I, time and again, realize that I am a person wearing my heart on my sleeves. If someone shows interest on talking to me in a genuine way, I am all ears. It necessarily doesn’t have to be in a romantic way. Love is overly-rated. No one talks here about compatibility and communication. I have been in love or so to say, I have named my feelings of wanting to know someone and to be with them to be called as love. The kind of love where you forget yourself and your individual purposes. I have been in love and more importantly I have been in being in the habit of being in love. If that makes sense? And often so, I have had to also condition myself to be out of love. And both, falling in and out has made me realize the greater purpose here.

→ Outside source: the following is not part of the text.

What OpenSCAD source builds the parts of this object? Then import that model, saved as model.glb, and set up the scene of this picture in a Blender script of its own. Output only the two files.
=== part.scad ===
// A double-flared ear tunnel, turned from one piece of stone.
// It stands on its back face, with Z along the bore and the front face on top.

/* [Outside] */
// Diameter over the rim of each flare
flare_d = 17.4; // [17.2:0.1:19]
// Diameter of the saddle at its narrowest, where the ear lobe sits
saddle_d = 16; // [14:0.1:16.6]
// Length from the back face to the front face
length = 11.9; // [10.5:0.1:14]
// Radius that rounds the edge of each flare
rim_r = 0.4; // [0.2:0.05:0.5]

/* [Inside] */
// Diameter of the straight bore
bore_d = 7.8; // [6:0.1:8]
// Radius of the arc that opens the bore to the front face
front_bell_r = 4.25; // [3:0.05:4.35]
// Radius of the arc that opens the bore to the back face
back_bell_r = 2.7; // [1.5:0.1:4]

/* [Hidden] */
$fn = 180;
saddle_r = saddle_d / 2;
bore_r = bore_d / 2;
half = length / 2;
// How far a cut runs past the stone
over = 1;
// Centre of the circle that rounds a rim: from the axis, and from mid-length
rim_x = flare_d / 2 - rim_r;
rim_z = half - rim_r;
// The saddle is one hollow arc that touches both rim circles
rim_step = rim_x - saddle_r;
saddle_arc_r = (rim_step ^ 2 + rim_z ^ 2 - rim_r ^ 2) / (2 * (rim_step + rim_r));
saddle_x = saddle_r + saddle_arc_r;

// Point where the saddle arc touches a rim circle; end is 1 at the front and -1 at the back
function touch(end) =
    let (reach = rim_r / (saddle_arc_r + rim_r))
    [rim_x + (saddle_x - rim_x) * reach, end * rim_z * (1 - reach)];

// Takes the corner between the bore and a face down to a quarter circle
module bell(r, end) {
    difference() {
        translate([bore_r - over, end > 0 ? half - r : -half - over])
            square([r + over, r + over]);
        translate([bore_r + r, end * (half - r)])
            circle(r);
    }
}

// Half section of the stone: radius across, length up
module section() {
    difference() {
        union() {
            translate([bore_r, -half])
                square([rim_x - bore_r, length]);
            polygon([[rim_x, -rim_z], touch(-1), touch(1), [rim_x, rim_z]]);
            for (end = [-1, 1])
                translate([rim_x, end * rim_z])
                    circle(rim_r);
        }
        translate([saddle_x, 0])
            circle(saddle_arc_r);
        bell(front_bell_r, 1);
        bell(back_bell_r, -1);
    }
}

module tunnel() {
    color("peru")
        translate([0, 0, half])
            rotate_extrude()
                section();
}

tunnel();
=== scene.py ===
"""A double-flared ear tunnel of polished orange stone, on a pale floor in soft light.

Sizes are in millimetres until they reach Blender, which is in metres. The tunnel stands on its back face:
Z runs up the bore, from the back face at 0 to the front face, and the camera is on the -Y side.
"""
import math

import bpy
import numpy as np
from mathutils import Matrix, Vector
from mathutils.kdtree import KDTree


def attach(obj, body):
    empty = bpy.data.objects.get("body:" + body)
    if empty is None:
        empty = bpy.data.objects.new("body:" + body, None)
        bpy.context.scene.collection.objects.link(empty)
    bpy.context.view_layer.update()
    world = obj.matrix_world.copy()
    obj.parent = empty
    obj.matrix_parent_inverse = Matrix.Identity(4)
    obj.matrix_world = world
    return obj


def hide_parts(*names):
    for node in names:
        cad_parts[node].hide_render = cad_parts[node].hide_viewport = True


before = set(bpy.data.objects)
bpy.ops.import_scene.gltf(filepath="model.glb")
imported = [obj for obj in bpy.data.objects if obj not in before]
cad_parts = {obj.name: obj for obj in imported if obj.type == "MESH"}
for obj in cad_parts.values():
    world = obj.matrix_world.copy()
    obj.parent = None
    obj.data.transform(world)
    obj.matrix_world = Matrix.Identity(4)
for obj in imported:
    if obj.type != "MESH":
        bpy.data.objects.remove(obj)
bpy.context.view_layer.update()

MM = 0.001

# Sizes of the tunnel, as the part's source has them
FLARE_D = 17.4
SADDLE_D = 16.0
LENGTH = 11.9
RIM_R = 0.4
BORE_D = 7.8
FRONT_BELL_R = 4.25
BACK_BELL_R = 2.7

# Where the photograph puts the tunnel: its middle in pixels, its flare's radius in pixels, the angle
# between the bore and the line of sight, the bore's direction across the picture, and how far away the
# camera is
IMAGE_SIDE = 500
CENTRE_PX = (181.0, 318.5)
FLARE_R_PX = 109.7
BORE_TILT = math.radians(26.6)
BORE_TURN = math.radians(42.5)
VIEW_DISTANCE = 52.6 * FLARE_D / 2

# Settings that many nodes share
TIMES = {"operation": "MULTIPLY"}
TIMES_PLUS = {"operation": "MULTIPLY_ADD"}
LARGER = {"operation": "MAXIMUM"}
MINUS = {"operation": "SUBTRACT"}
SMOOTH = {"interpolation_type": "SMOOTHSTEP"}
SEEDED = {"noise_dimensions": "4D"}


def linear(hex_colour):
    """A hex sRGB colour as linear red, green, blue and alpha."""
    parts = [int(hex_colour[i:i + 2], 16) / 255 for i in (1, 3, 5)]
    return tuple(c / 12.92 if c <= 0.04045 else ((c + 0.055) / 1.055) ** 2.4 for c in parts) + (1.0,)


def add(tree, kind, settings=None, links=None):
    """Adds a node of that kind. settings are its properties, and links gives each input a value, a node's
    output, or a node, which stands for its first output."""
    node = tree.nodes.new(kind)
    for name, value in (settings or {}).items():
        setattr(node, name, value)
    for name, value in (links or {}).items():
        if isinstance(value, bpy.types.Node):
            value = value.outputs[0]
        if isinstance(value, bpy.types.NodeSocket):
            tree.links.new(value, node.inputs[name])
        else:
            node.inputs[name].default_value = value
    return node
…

I do wear my heart on my sleeves but time and again, I have learnt to not give away myself for some momentary romance. Its easier said than done, of course. But isn’t it obvious? The greater purpose of this said feeling called love is building a connection in the grounds of compatibility and striving for a true communication that you both can rely on. For sparking a sense of mindly security and radiating positivity both ways. Of course, for some, lust and sex could be the main purpose. Or marriage. Or family. Those I see as a by-product out of love. Meaning these could never sustain love as a whole, and often tend to end up in a difficult situation with some ending completely, while some just dangling by a thread.
So my point being, hello there! I am here just to listen and talk. For the greater purpose.